I have no idea if this information is useful, but it's all I have for you.

Lisa

Ooohh...make the really tasty-but-short-shelf-life things too and then the shops can sell them the day you deliver. I envision people knowing that the only day they can get a certain treat is Tuesday and absolutely SWAMPING the shop on that day. Could be a good springboard if people start wanting your treats and then the market starts demanding them to the point that you could afford a commercial kitchen and even a storefront. Maybe attracting sugar-addicted investors who are tired of waiting for Tuesday for a bite of a red velvet cake sandwich. It could happen!

Jess

I work with a wedding photographer, so I see a lot of wedding photos. Non-cake desserts are really popular now. It would be awesome if you had some wedding industry friends who would be interested in doing a styled shoot so you would have some ideas for the wedding expo/potential wedding clients.
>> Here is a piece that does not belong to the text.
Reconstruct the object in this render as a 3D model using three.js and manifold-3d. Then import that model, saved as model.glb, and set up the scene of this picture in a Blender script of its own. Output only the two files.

Ideally, you would plan with a planner type person and a photographer, and put together a styled shoot of what the reception table would look like. I have seen several weddings do pies, some cupcakes. I think cookies would be awesome.

marie

I absolutely pay $2 for a macaron when I am in a coffee shop. When I'm going to buy a dozen of them, though, which I do embarrassingly frequently because they are one of the few gluten free treats, I go to a place that sells smaller ones, where they are $8.50 for a baker's dozen (85 cents each). The small ones are also the best I've found (made with raspberries or cranberries in season, earl grey and honey in winter, etc.). I buy the $2 ones even though they aren't as good to have something sweet with my tea. I don't know if I would buy a dozen of the $2 ones, but that is because they aren't quite as good!

Lifeofadoctorswife

I personally think it is ridiculous to spend $2 on a macaron BUT I have made macarons from scratch and they take forever and there are so many ways to screw them up that I think $25 a macaron is more realistic.

I am so impressed by this venture. You are amazing. And I have no doubt you will rock this aspect of the business too!